Однако в нынешней ситуации такой шаг может чрезвычайно усилить смущение в умах российского общества. Ведь было бы крайне желательно, чтобы глава государства высказал официальную позицию по поводу, так сказать, спецвойны. Какие взгляды на нее следует считать ортодоксальными, а какие еретическими? И вообще: что, собственно, происходит? Возможно, добропорядочные россияне были бы и рады согласиться с Путиным, но в чем именно с ним соглашаться, если он ничего не говорит?
Почему же национальный лидер предпочитает отмалчиваться? Его пресс-секретарь Песков был лаконичен: «Прямая линия не может состояться в этом месяце». Вот и вся информация. Почему не может? Если сможет, то когда? Впрочем, Песков все-таки кое-что пояснил: «Точные сроки пока неизвестны». Что же, спасибо за конкретику.
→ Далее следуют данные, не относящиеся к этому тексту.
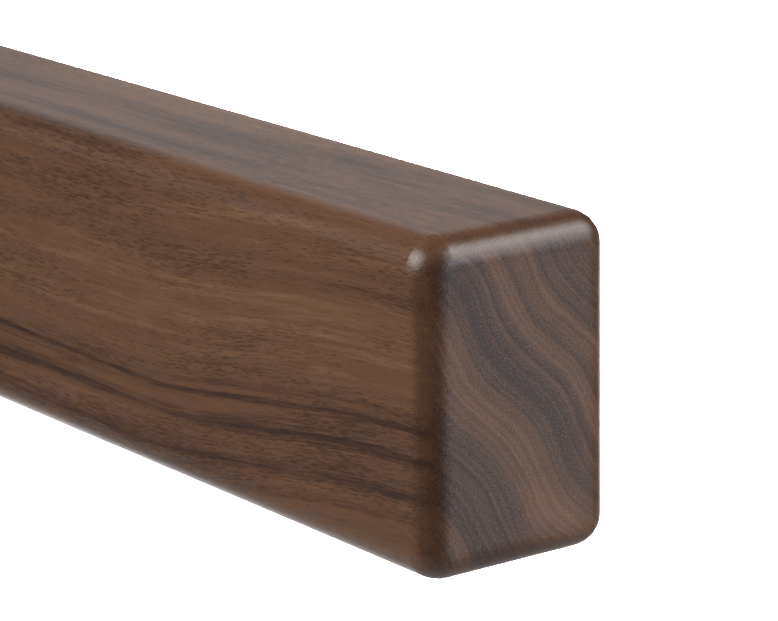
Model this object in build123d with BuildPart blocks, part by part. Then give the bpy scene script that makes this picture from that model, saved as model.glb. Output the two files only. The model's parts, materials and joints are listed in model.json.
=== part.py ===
"""A straight walnut grab rail on two turned stand-off posts, bolted through a bulkhead.

Frame: X runs along the rail, +Y points into the bulkhead and +Z is up. The origin lies on the
bulkhead's near face, midway between the two studs. All sizes are in millimetres.
"""

import os
from math import sqrt

from build123d import *

# ---- driving dimensions -------------------------------------------------------------------

rail_length = 600.0
rail_height = 60.0
rail_width = 40.0
edge_radius = 6.0  # rounding of the rail's four long edges
end_radius = 5.7  # rounding round its two ends, a little tighter, so each corner blends smoothly

hand_gap = 38.0  # from the bulkhead's face to the rail's back
post_spacing = 400.0
bulkhead_thickness = 12.0  # the panel that the studs clamp

stud_radius = 4.0
thread_depth = 0.4  # from the plain shank down to the thread's pitch cylinder
stud_tip_chamfer = 0.6
stud_key = 4.0  # across flats of the socket in the stud's outer end
stud_key_depth = 5.0
shank_lead = 1.0  # how far the plain shank reaches into the gasket
thread_reach = 4.0  # how far the outer thread runs back into the bulkhead

insert_length = 18.0
insert_wall = 2.0
ridge_height = 1.2
ridge_count = 5
insert_key = 8.0  # across flats of the insert's driving socket
insert_key_depth = 4.0
insert_short = 1.0  # how far the stud stops short of the insert's deep end
pocket_relief = 3.0  # free depth in the wood beyond the insert

seat_radius = 14.0
seat_thickness = 2.0
seat_let_in = 1.0  # how much of the seat washer is sunk into the rail
clearance_hole = 0.5  # round the stud in washers, plates and the pocket's relief
rim_chamfer = 0.4

post_radius = 10.0
foot_radius = 17.0
foot_thickness = 4.0
collar_radius = 13.0
collar_thickness = 3.0
rim_radius = 0.8  # rounding of the foot's and the collar's outer rims

grub_radius = 2.2
grub_key = 2.5
grub_key_depth = 2.2
grub_tip_gap = 0.05
grub_sunk = 0.4  # the screw stops this far under the post's skin
grub_chamfer = 0.5

gasket_thickness = 2.0
gasket_bore_radius = 5.5
gasket_rim = 0.6

plate_length = 50.0
plate_height = 34.0
plate_thickness = 3.0
plate_corner = 6.0
plate_edge = 0.8

washer_radius = 8.0
washer_thickness = 1.6
washer_rim = 0.3

lock_outer_radius = 7.4
lock_thickness = 2.0
lock_slit = 1.2
lock_slit_tilt = 25.0

nut_across_flats = 13.0
nut_hex_height = 6.5
nut_height = 15.0
nut_dome_step = 0.3  # from the hexagon's flats in to the dome
nut_bore_depth = 11.0
nut_corner_drop = 1.0  # how far the hexagon's corners are turned down
stud_in_nut = 9.0

# ---- places that follow from them ----------------------------------------------------------

thread_radius = stud_radius - thread_depth
hole_radius = stud_radius + clearance_hole

rail_back = -hand_gap
rail_front = rail_back - rail_width
# The seat washer stands on the flat of the rail's back, just above its lower rounding.
rail_bottom = -(seat_radius + edge_radius)
rail_middle = rail_bottom + rail_height / 2

seat_floor = rail_back - seat_let_in
seat_top = seat_floor + seat_thickness
insert_end = seat_floor - insert_length
stud_inner_end = insert_end + insert_short
pocket_end = insert_end - pocket_relief

foot_face = -gasket_thickness
foot_top = foot_face - foot_thickness
foot_cove = foot_radius - post_radius
collar_top = seat_top + collar_thickness
collar_cove = collar_radius - post_radius
body_start = foot_top - foot_cove
body_end = collar_top + collar_cove
grub_place = (body_start + body_end) / 2

shank_start = foot_face + shank_lead
shank_end = bulkhead_thickness - thread_reach
plate_face = bulkhead_thickness
washer_face = plate_face + plate_thickness
lock_face = washer_face + washer_thickness
nut_face = lock_face + lock_thickness
stud_outer_end = nut_face + stud_in_nut
hex_end = nut_face + nut_hex_height
dome_radius = nut_across_flats / 2 - nut_dome_step
dome_start = nut_face + nut_height - dome_radius

sides = {"left": -post_spacing / 2, "right": post_spacing / 2}


def flat_of(x):
    """The plane through a post's axis: its X is the radius and its Y runs along the post."""
    return Plane(origin=(x, 0, 0), x_dir=(1, 0, 0), z_dir=(0, 0, 1))


def facing(x, y):
    """The plane across a post's axis at y, seen from the rail and looking at the bulkhead."""
    return Plane(origin=(x, y, 0), x_dir=(1, 0, 0), z_dir=(0, 1, 0))


def along(x):
    """The axis of the post at x."""
    return Axis((x, 0, 0), (0, 1, 0))


def circles_of(part, radius):
    """The part's circular edges that have this radius."""
    return part.edges().filter_by(GeomType.CIRCLE).filter_by(lambda edge: abs(edge.radius - radius) < 1e-6)


def insert_outline():
    """The insert's outer profile as (radius, y) points: a core with saw-tooth ridges on it."""
    core = thread_radius + insert_wall
    pitch = insert_length / (ridge_count + 1)
    points = [(core, seat_floor)]
    for ridge in range(ridge_count):
        start = seat_floor - pitch * (ridge + 0.5)
        points.append((core, start))
        points.append((core + ridge_height, start - pitch * 0.5))
        points.append((core, start - pitch * 0.75))
    points.append((core, insert_end))
    return points


# ---- the rail -------------------------------------------------------------------------------


def make_rail():
    """The walnut bar, with a blind pocket in its back for each insert and its seat washer."""
    with BuildPart() as rail:
        with BuildSketch(Plane.YZ.offset(-rail_length / 2)):
            with Locations(((rail_front + rail_back) / 2, rail_middle)):
                Rectangle(rail_width, rail_height)
        extrude(amount=rail_length)
        fillet(rail.edges().filter_by(Axis.X), radius=edge_radius)
        ends = rail.faces().filter_by(Axis.X)
        fillet(ends.edges(), radius=end_radius)
        for x in sides.values():
            with BuildSketch(flat_of(x)):
                with BuildLine():
                    Polyline(
                        (0, rail_back),
                        (seat_radius, rail_back),
                        (seat_radius, seat_floor),
                        *insert_outline(),
                        (hole_radius, insert_end),
                        (hole_radius, pocket_end),
                        (0, pocket_end),
                        close=True,
                    )
                make_face()
            revolve(axis=along(x), mode=Mode.SUBTRACT)
    return rail.part


# ---- what joins a post to the rail -----------------------------------------------------------


def make_insert(x):
    """The brass threaded insert that is screwed into the rail."""
    with BuildPart() as insert:
        with BuildSketch(flat_of(x)):
            with BuildLine():
                Polyline(
                    (thread_radius, seat_floor),
                    *insert_outline(),
                    (thread_radius, insert_end),
                    close=True,
                )
            make_face()
        revolve(axis=along(x))
        with BuildSketch(facing(x, seat_floor)):
            RegularPolygon(insert_key / 2, 6, major_radius=False)
        extrude(amount=-insert_key_depth, mode=Mode.SUBTRACT)
    return insert.part


def make_stud(x):
    """The double-ended stud: threaded in the insert, post and nut, plain through the bulkhead."""
    with BuildPart() as stud:
        with BuildSketch(flat_of(x)):
            with BuildLine():
                Polyline(
                    (0, stud_inner_end),
                    (thread_radius - stud_tip_chamfer, stud_inner_end),
                    (thread_radius, stud_inner_end + stud_tip_chamfer),
                    (thread_radius, shank_start),
                    (stud_radius, shank_start),
                    (stud_radius, shank_end),
                    (thread_radius, shank_end),
                    (thread_radius, stud_outer_end - stud_tip_chamfer),
                    (thread_radius - stud_tip_chamfer, stud_outer_end),
                    (0, stud_outer_end),
                    close=True,
                )
            make_face()
        revolve(axis=along(x))
        with BuildSketch(facing(x, stud_outer_end)):
            RegularPolygon(stud_key / 2, 6, major_radius=False)
        extrude(amount=-stud_key_depth, mode=Mode.SUBTRACT)
    return stud.part


def make_seat_washer(x):
    """The thick washer let into the rail's back, which the post tightens against."""
    with BuildPart() as seat_washer:
        with BuildSketch(facing(x, seat_floor)):
            Circle(seat_radius)
            Circle(hole_radius, mode=Mode.SUBTRACT)
        extrude(amount=seat_thickness)
        rims = seat_washer.edges().filter_by(GeomType.CIRCLE).group_by(Axis.Y)[-1]
        chamfer(rims, length=rim_chamfer)
    return seat_washer.part


# ---- the post --------------------------------------------------------------------------------


def make_post(x):
    """The turned post: a broad foot, a cove into a plain body, and a collar at the rail."""
    with BuildPart() as post:
        with BuildSketch(flat_of(x)):
            with BuildLine():
                Line((thread_radius, foot_face), (foot_radius, foot_face))
                Line((foot_radius, foot_face), (foot_radius, foot_top))
                RadiusArc((foot_radius, foot_top), (post_radius, body_start), -foot_cove)
                Line((post_radius, body_start), (post_radius, body_end))
                RadiusArc((post_radius, body_end), (collar_radius, collar_top), -collar_cove)
                Line((collar_radius, collar_top), (collar_radius, seat_top))
                Line((collar_radius, seat_top), (thread_radius, seat_top))
                Line((thread_radius, seat_top), (thread_radius, foot_face))
            make_face()
        revolve(axis=along(x))
        fillet(circles_of(post, foot_radius).group_by(Axis.Y)[-1], radius=rim_radius)
        fillet(circles_of(post, collar_radius).group_by(Axis.Y)[0], radius=rim_radius)
        with BuildSketch(Plane.XY):
            with Locations((x, grub_place)):
                Circle(grub_radius)
        extrude(amount=-post_radius, mode=Mode.SUBTRACT)
    return post.part


def make_grub_screw(x):
    """The cup-point screw in the post's underside, which locks the post on the stud's thread."""
    lower = -(post_radius - grub_sunk)
    upper = -(thread_radius + grub_tip_gap)
    with BuildPart() as grub_screw:
        with BuildSketch(Plane.XY.offset(lower)):
            with Locations((x, grub_place)):
                Circle(grub_radius)
        extrude(amount=upper - lower)
        chamfer(grub_screw.edges().group_by(Axis.Z)[-1], length=grub_chamfer)
        with BuildSketch(Plane.XY.offset(lower)):
            with Locations((x, grub_place)):
                RegularPolygon(grub_key / 2, 6, major_radius=False)
        extrude(amount=grub_key_depth, mode=Mode.SUBTRACT)
    return grub_screw.part


def make_foot_gasket(x):
    """The rubber ring that seals the stud's hole under the foot."""
    with BuildPart() as foot_gasket:
        with BuildSketch(facing(x, foot_face)):
            Circle(foot_radius)
            Circle(gasket_bore_radius, mode=Mode.SUBTRACT)
        extrude(amount=gasket_thickness)
        fillet(circles_of(foot_gasket, foot_radius).group_by(Axis.Y)[0], radius=gasket_rim)
    return foot_gasket.part


# ---- what clamps the bulkhead ------------------------------------------------------------------


def make_backing_plate(x):
    """The plate that spreads the pull over the bulkhead's far side."""
    with BuildPart() as backing_plate:
        with BuildSketch(facing(x, plate_face)):
            RectangleRounded(plate_length, plate_height, plate_corner)
            Circle(hole_radius, mode=Mode.SUBTRACT)
        extrude(amount=plate_thickness)
        far_side = backing_plate.faces().sort_by(Axis.Y)[-1]
        fillet(far_side.outer_wire().edges(), radius=plate_edge)
    return backing_plate.part


def make_plain_washer(x):
    """The flat washer that keeps the lock washer's edges off the backing plate."""
    with BuildPart() as plain_washer:
        with BuildSketch(facing(x, washer_face)):
            Circle(washer_radius)
            Circle(hole_radius, mode=Mode.SUBTRACT)
        extrude(amount=washer_thickness)
        chamfer(circles_of(plain_washer, washer_radius).group_by(Axis.Y)[-1], length=washer_rim)
    return plain_washer.part


def make_lock_washer(x):
    """The split spring washer, pressed flat, with its slanting slit."""
    ring_middle = (hole_radius + lock_outer_radius) / 2
    ring_width = lock_outer_radius - hole_radius
    with BuildPart() as lock_washer:
        with BuildSketch(facing(x, lock_face)):
            Circle(lock_outer_radius)
            Circle(hole_radius, mode=Mode.SUBTRACT)
        extrude(amount=lock_thickness)
        slit_place = Location((x + ring_middle, lock_face + lock_thickness / 2, 0), (lock_slit_tilt, 0, 0))
        with Locations(slit_place):
            Box(2 * ring_width, 3 * lock_thickness, lock_slit, mode=Mode.SUBTRACT)
    return lock_washer.part


def make_cap_nut(x):
    """The domed nut: a hexagon with turned corners, a round dome and a blind thread."""
    corner_radius = nut_across_flats / sqrt(3)
    with BuildPart() as cap_nut:
        with BuildSketch(facing(x, nut_face)):
            RegularPolygon(nut_across_flats / 2, 6, major_radius=False)
        extrude(amount=nut_hex_height)
        with BuildSketch(flat_of(x)):
            with BuildLine():
                Polyline(
                    (0, nut_face),
                    (corner_radius - nut_corner_drop, nut_face),
                    (corner_radius, nut_face + nut_corner_drop / 2),
                    (corner_radius, hex_end - nut_corner_drop / 2),
                    (corner_radius - nut_corner_drop, hex_end),
                    (0, hex_end),
                    close=True,
                )
            make_face()
        revolve(axis=along(x), mode=Mode.INTERSECT)
        with BuildSketch(flat_of(x)):
            with BuildLine():
                Line((0, nut_face), (dome_radius, nut_face))
                Line((dome_radius, nut_face), (dome_radius, dome_start))
                RadiusArc((dome_radius, dome_start), (0, nut_face + nut_height), -dome_radius)
                Line((0, nut_face + nut_height), (0, nut_face))
            make_face()
        revolve(axis=along(x))
        with BuildSketch(facing(x, nut_face)):
            Circle(thread_radius)
        extrude(amount=nut_bore_depth, mode=Mode.SUBTRACT)
    return cap_nut.part


# ---- the assembly --------------------------------------------------------------------------------

makers = {
    "threaded_insert": make_insert,
    "stud": make_stud,
    "seat_washer": make_seat_washer,
    "post": make_post,
    "grub_screw": make_grub_screw,
    "foot_gasket": make_foot_gasket,
    "backing_plate": make_backing_plate,
    "plain_washer": make_plain_washer,
    "lock_washer": make_lock_washer,
    "cap_nut": make_cap_nut,
}

os.makedirs("parts", exist_ok=True)

rail_part = make_rail()
rail_part.label = "rail"
export_step(rail_part, "parts/rail.step")

for side, post_x in sides.items():
    for name, make in makers.items():
        piece = make(post_x)
        piece.label = f"{side}_{name}"
        export_step(piece, f"parts/{piece.label}.step")
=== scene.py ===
"""Looks for the walnut grab rail: oiled walnut, stainless steel, brass and rubber.

Everything is in metres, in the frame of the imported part: X along the rail, +Y into the bulkhead
and +Z up. The shapes are the part's own; this file gives each one its finish.
"""

import json
import math

import bpy
from mathutils import Matrix, Vector


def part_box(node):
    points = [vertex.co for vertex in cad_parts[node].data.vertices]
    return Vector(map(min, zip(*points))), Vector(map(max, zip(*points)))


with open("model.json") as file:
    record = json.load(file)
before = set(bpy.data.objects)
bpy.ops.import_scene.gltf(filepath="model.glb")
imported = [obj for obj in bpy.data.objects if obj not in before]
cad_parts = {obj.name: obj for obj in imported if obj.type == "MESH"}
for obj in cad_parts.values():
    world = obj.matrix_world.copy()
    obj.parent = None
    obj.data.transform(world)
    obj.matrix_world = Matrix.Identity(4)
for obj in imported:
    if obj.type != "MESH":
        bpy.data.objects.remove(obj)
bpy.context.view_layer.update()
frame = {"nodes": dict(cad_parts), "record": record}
rail_low, rail_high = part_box("rail")
rail_middle = (rail_low + rail_high) / 2
rail_height = rail_high.z - rail_low.z


# ---- small helpers for node trees -------------------------------------------------------------


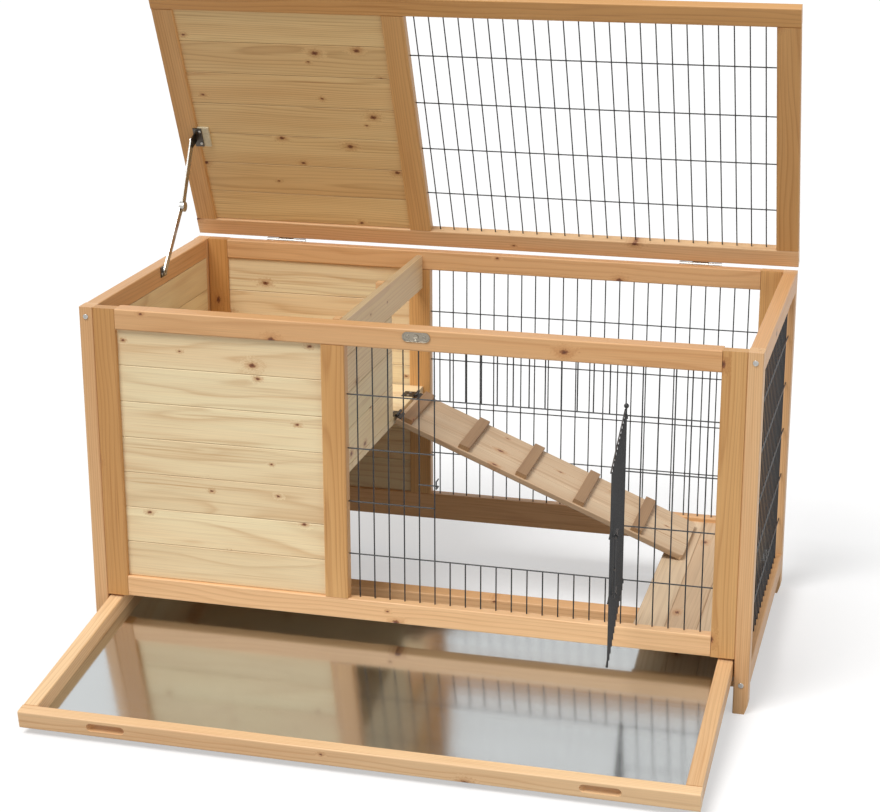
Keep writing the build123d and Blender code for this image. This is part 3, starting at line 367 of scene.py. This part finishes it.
# %% Boards
BOARD_ROWS = {
    "front_boards": (ALONG_X, Vector((0, 0, 0)), (0.130, 0.435 / 7)),
    "rear_boards": (ALONG_X, Vector((0, 0, 0)), (0.130, 0.435 / 7)),
    "side_boards_left": (ALONG_Y, Vector((0, 0, 0)), (0.077, 0.488 / 8)),
    "divider_boards": (ALONG_Y, Vector((0, 0, 0)), (0.342, 0.250 / 4)),
    "upper_floor_boards": (along((1, 0, 0), (0, 1, 0)), Vector((0, 0, 0)), (-0.252, 0.504 / 8)),
    "platform_boards": (along((0, 1, 0), (1, 0, 0)), Vector((0, 0, 0)),
                        (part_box("platform_boards")[0][0], 0.0515)),
    "lid_boards": (along((1, 0, 0), (0, 1, 0), LID_TURN), LID_HINGE,
                   (-0.206 - LID_HINGE.y, 0.443 / 7)),
    "ramp_boards": (along((1, 0, 0), (0, 1, 0), RAMP_TURN), RAMP_HINGE, (0.053, 0.055)),
}
for name, (axes, place, rows) in BOARD_ROWS.items():
    wear(nodes[name], fir("pale_fir_" + name, axes, place, seed=seed, rows=rows,
                          knot_share=BOARD_KNOTS, **BOARD_COLOURS.get(name, PALE)))
    seed += NEXT_ROW
wear(nodes["ramp_cleats"], fir("pale_fir_cleats", along((0, 1, 0), (1, 0, 0), RAMP_TURN), RAMP_HINGE,
                               seed=seed, knot_share=CLEAT_KNOTS, **CLEATS))
print("rows of boards", len(BOARD_ROWS))

# %% [markdown]
# The wire is welded steel dipped in black paint, so it is dark, a little shiny and slightly
# uneven. The paint is what shows, so the finish isn't a metal.

# %% Black painted wire


def painted(name, colour, rough, grit_mm, depth_mm):
    """Paint, or another plain surface, with a fine orange-peel grain."""
    finish, tree, surface = new_finish(name)
    where = add(tree, "TexCoord")
    grit = add(tree, "TexNoise", {"Vector": where.outputs["Object"], "Scale": 1000 / grit_mm, "Detail": 2.0})
    tint = add(tree, "MapRange", {0: grit.outputs[0], 3: 0.75, 4: 1.25})
    toned = add(tree, "HueSaturation", {"Color": shade(colour), "Value": tint.outputs[0]})
    tree.links.new(toned.outputs[0], surface.inputs["Base Color"])
    peel = add(tree, "MapRange", {0: grit.outputs[0], 3: rough - 0.08, 4: rough + 0.08})
    tree.links.new(peel.outputs[0], surface.inputs["Roughness"])
    bump = add(tree, "Bump", {"Strength": 0.3, "Distance": depth_mm / 1000, "Height": grit.outputs[0]})
    tree.links.new(bump.outputs[0], surface.inputs["Normal"])
    return finish


black_wire = painted("black_painted_wire", "#1B1C1E", 0.38, 3.0, 0.05)
black_hinge = painted("black_painted_hinge", "#1A1716", 0.42, 2.0, 0.03)
WIRE_NODES = ("side_mesh_right", "front_mesh", "rear_mesh", "lid_mesh", "door_leaf", "door_catch",
              "door_hinge_eyes", "door_latch")
for name in WIRE_NODES:
    wear(nodes[name], black_wire)
print("pieces of black wire", len(WIRE_NODES))

# %% [markdown]
# The fittings are pressed steel with a zinc coat: bright on the stay's bars, the lid's hinges and
# the screws, darker on the stay's brackets. Pressing and handling leave fine scratches, so the
# roughness follows stretched noise. The ramp's hinges are painted black, and the tray's rollers
# are moulded nylon, which is pale and dull.

# %% Zinc-coated steel


def plated(name, colour, rough, scratch_mm, stretch):
    """A metal with scratches that run along one way. The colour is the metal's own."""
    finish, tree, surface = new_finish(name)
    surface.inputs["Metallic"].default_value = 1.0
    where = add(tree, "TexCoord")
    pulled = add(tree, "VectorMath", {0: where.outputs["Object"], 1: stretch}, operation="MULTIPLY")
    marks = add(tree, "TexNoise", {"Vector": pulled.outputs[0], "Scale": 1000 / scratch_mm, "Detail": 3.0})
    blotch = add(tree, "TexNoise", {"Vector": where.outputs["Object"], "Scale": 60.0, "Detail": 2.0})
    tint = add(tree, "MapRange", {0: blotch.outputs[0], 3: 0.82, 4: 1.12})
    toned = add(tree, "HueSaturation", {"Color": shade(colour), "Value": tint.outputs[0]})
    tree.links.new(toned.outputs[0], surface.inputs["Base Color"])
    dull = add(tree, "MapRange", {0: marks.outputs[0], 3: rough * 0.7, 4: rough * 1.4})
    tree.links.new(dull.outputs[0], surface.inputs["Roughness"])
    bump = add(tree, "Bump", {"Strength": 0.15, "Distance": 0.00005, "Height": marks.outputs[0]})
    tree.links.new(bump.outputs[0], surface.inputs["Normal"])
    return finish


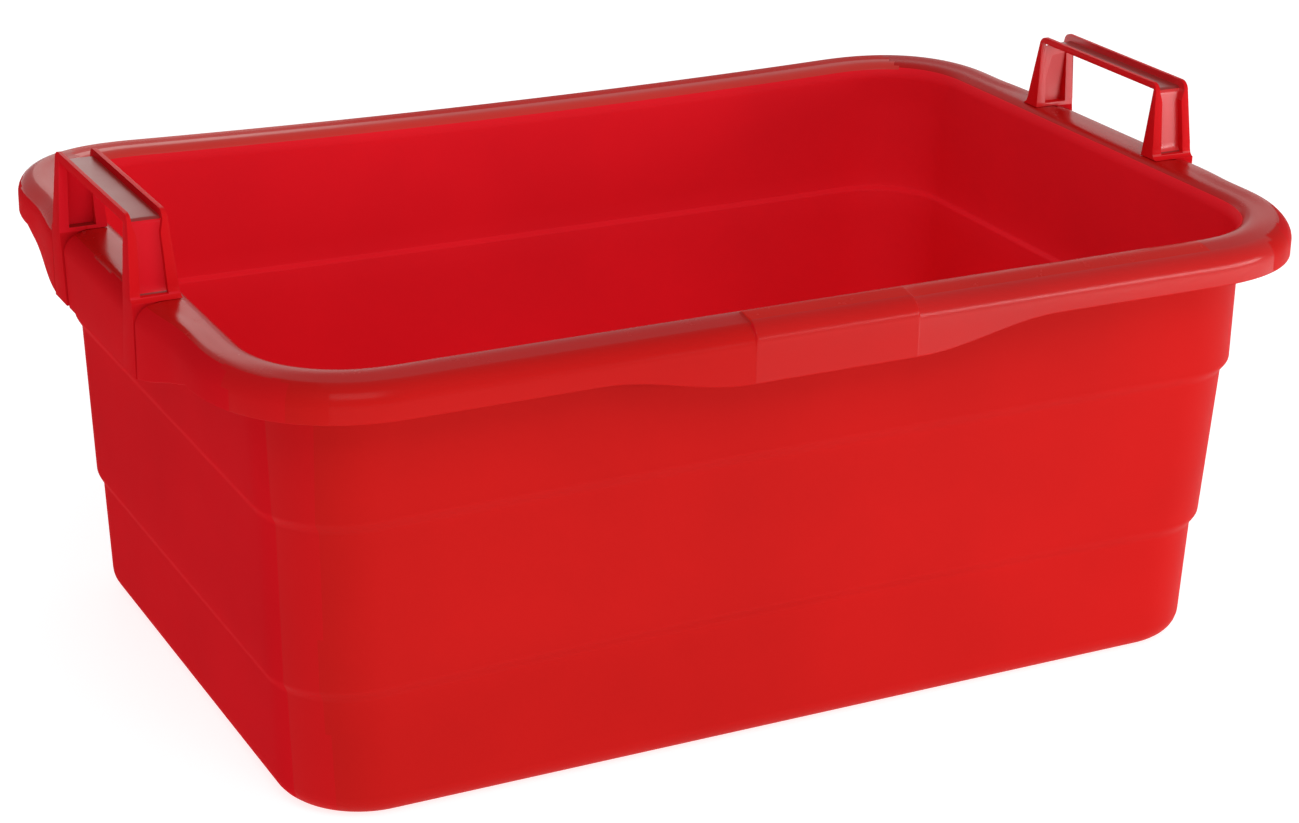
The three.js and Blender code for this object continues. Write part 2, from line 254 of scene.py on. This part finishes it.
def shell_ring(inset, z, corner, power=2, bow=0, sag=0, rim=False, hang=None, crown=0):
    """One ring of the shell, inset from the rim's outer edge. The skirt's lower rings take their height above
    its edge from hang, and not from z."""
    panel_half = PANEL_TOP_HALF if hang is None else PANEL_BOTTOM_HALF
    points = plan_outline(RIM_LENGTH / 2 - inset, RIM_WIDTH / 2 - inset, corner, power, panel_half)
    x, y, nx, ny = points.T
    plate = plate_rise(points) if rim else 0
    rise = plate * PLATE_STANDOUT / PLATE_RISE + swell_rise(points, panel_half) if rim else 0
    middle = (1 - (x / (RIM_LENGTH / 2)) ** 2) * np.abs(y / (RIM_WIDTH / 2 - inset)) ** 4
    height = z + plate - crown * crown_share(points)
    if hang is not None:
        height = RIM_HEIGHT - skirt_depth(points) + hang
    return np.c_[x - nx * rise, y - ny * rise - np.sign(y) * bow * middle, height - sag * middle]


def turn(inset, z, radius, start, end, steps):
    """Points of a quarter turn in the (inset, z) plane."""
    return [(inset - u, z + v) for u, v in arc(0, 0, radius, start, end, steps)]


def ledge(step, shift, spread=0):
    (i0, z0), (i1, z1) = step["bottom"], step["top"]
    z0, z1 = z0 - spread, z1 + spread
    inset = lambda t: i0 + (i1 - i0) * smoothstep(t, 0, 1) + shift
    height = lambda t: z0 + (z1 - z0) * t + shift
    return [(inset(t), height(t), step["bow"]) for t in np.linspace(0, 1, 9)]


def between(a, b, steps):
    """Rings part of the way from one wall point to the next, so that the bow grows evenly."""
    return [tuple(np.array(a) + (np.array(b) - np.array(a)) * k / steps) for k in range(1, steps)]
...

Можно вспомнить, что в последние месяцы СМИ постоянно пишут о тяжелой болезни диктатора. Однако об этой болезни разговоры ходят столько же, сколько Путин стоит у власти, что не помешало ему пережить очень и очень многих. Но сейчас он уже далеко не юноша – все-таки в октябре будет семьдесят. Быть может, Путин просто находится в таком состоянии, что его нельзя показывать широкой публике? Такую возможность полностью исключить нельзя.
Но можно и не заниматься гаданиями, и основываться не на том, что «нельзя исключить», а на том, что известно совершенно точно.
Если бы прямая линия состоялась, то на ней обязательно зашла бы речь о спецвойне. В России на эту тему не принято задавать вопросы вслух, но в умах они за три с половиной месяца наверняка уже накопились. «Дорогой Владимир Владимирович, что такое творится на территории Украины? Если нечто выглядит, как война, обходится государству, как война, и люди там погибают, как на войне, так, быть может, это и есть война, а не спецоперация? А если это война, то зачем было ее устраивать? Кому мешала Украина? Ответьте, господин президент – только, пожалуйста, простыми словами, без всей этой хитромудрой геополитики: зачем было туда лезть? Сколько наших парней там уже погибло и сколько гибнет ежедневно? Какие успехи уже достигнуты в этой войне, которую почему-то нельзя называть войной? И когда ее планируется закончить и вернуться к нормальной мирной жизни, желательно без санкций?»
Конечно, все вопросы для прямой линии тщательно и многократно просеиваются. Там в принципе не могут прозвучать какие-то высказывания или вопросы, неудобные для власти. Отсеять военную тему нетрудно, было бы желание.
Вот только так получится еще хуже. Если Путин на прямой линии промолчит о войне, то молчание его будет, по выражению Цицерона, подобно крику. Президент разговаривает с народом и не говорит ни слова о той единственной теме, которая волнует абсолютно всех? Значит, там и в самом деле что-то не в порядке, а власть темнит. Тем меньше причин верить ей и в других вопросах.
Эти два возможных объяснения – и болезнь Путина, и невозможность как говорить о войне, так и уклониться от такого разговора не исключают, а дополняют друг друга. Вполне может быть, что роль играет и тот и другой фактор. Но только второй из них не вызывает сомнений.
В некоторых обстоятельствах для власти, действительно, самым мудрым выходом бывает многозначительное молчание. Тогда большинство народа может сделать вывод: власть, видимо, знает что-то такое, чего не знаем мы, но пока это еще нельзя разглашать.
Однако сейчас другая ситуация. Говорить о войне нельзя, умалчивать о ней нельзя. Но и просто отменить разговор – тоже как-то не очень хорошо.